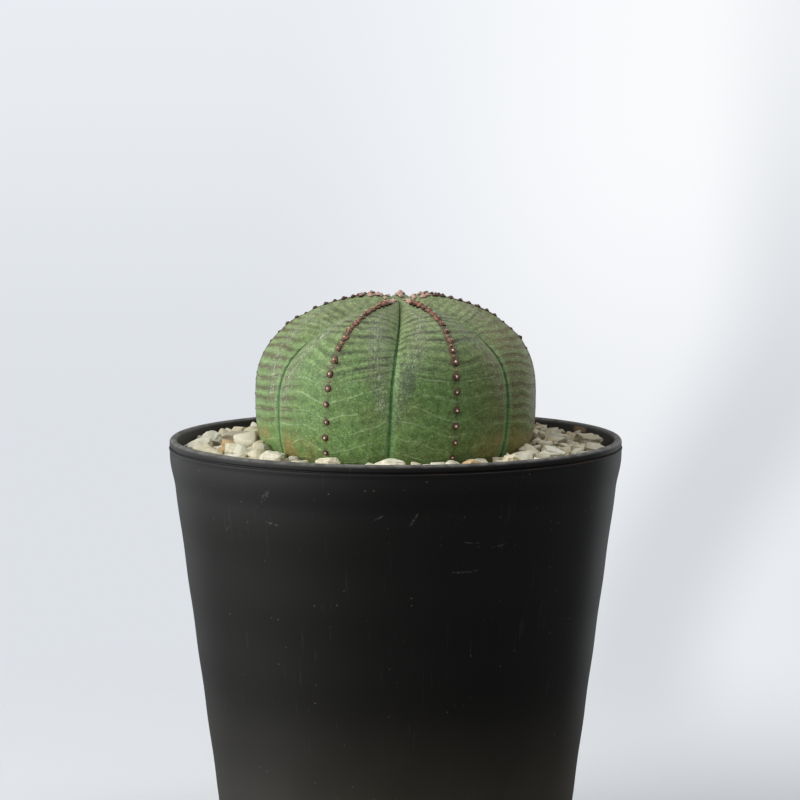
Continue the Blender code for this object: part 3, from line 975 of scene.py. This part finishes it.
def make_knob_bud(husk, pale, chance):
    """A shut bud: a lump of three scales with a short tip, pale where the scales part."""
    nothing_selected()
    bpy.ops.mesh.primitive_ico_sphere_add(subdivisions=2, radius=1.0)
    knob = bpy.context.object
    knob.scale = (1.0, 0.88, 0.60)
    apply_place(knob)
    turned = chance.uniform(0, FULL_TURN)
    for vertex in knob.data.vertices:
        around = math.atan2(vertex.co.y, vertex.co.x)
        crease = 0.20 * math.cos(3 * around + turned) * math.hypot(vertex.co.x, vertex.co.y)
        vertex.co += vertex.co.normalized() * (crease + chance.uniform(-0.10, 0.10))
    edit_all(knob)
    select_faces(knob, lambda face: math.hypot(face.center.x, face.center.y) < 0.40 and face.center.z > 0)
    bpy.ops.mesh.extrude_region_move(TRANSFORM_OT_translate={"value": (0.06, 0, 0.24)})
    bpy.ops.transform.resize(value=(0.42, 0.42, 0.42), center_override=(0.06, 0, 0.78))
    bpy.ops.object.mode_set(mode="OBJECT")
    mark_rise(knob, 0.60)
    knob.data.materials.append(husk)
    knob.data.materials.append(pale)
    for face in knob.data.polygons:
        face.material_index = 1 if face.select and chance.random() < 0.7 else 0
    only(knob)
    bpy.ops.object.shade_smooth_by_angle(angle=math.radians(48))
    return knob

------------

Reproduce the data in full, exactly as presented.

*TASK RESULT*
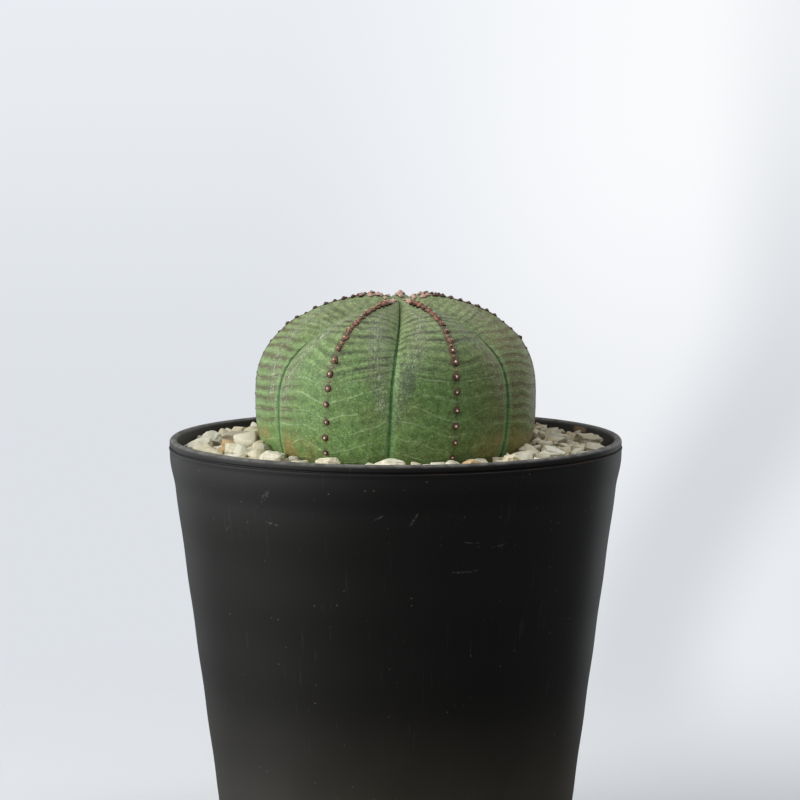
Continue the Blender code for this object: part 3, from line 975 of scene.py. This part finishes it.
def make_knob_bud(husk, pale, chance):
    """A shut bud: a lump of three scales with a short tip, pale where the scales part."""
    nothing_selected()
    bpy.ops.mesh.primitive_ico_sphere_add(subdivisions=2, radius=1.0)
    knob = bpy.context.object
    knob.scale = (1.0, 0.88, 0.60)
    apply_place(knob)
    turned = chance.uniform(0, FULL_TURN)
    for vertex in knob.data.vertices:
        around = math.atan2(vertex.co.y, vertex.co.x)
        crease = 0.20 * math.cos(3 * around + turned) * math.hypot(vertex.co.x, vertex.co.y)
        vertex.co += vertex.co.normalized() * (crease + chance.uniform(-0.10, 0.10))
    edit_all(knob)
    select_faces(knob, lambda face: math.hypot(face.center.x, face.center.y) < 0.40 and face.center.z > 0)
    bpy.ops.mesh.extrude_region_move(TRANSFORM_OT_translate={"value": (0.06, 0, 0.24)})
    bpy.ops.transform.resize(value=(0.42, 0.42, 0.42), center_override=(0.06, 0, 0.78))
    bpy.ops.object.mode_set(mode="OBJECT")
    mark_rise(knob, 0.60)
    knob.data.materials.append(husk)
    knob.data.materials.append(pale)
    for face in knob.data.polygons:
        face.material_index = 1 if face.select and chance.random() < 0.7 else 0
    only(knob)
    bpy.ops.object.shade_smooth_by_angle(angle=math.radians(48))
    return knob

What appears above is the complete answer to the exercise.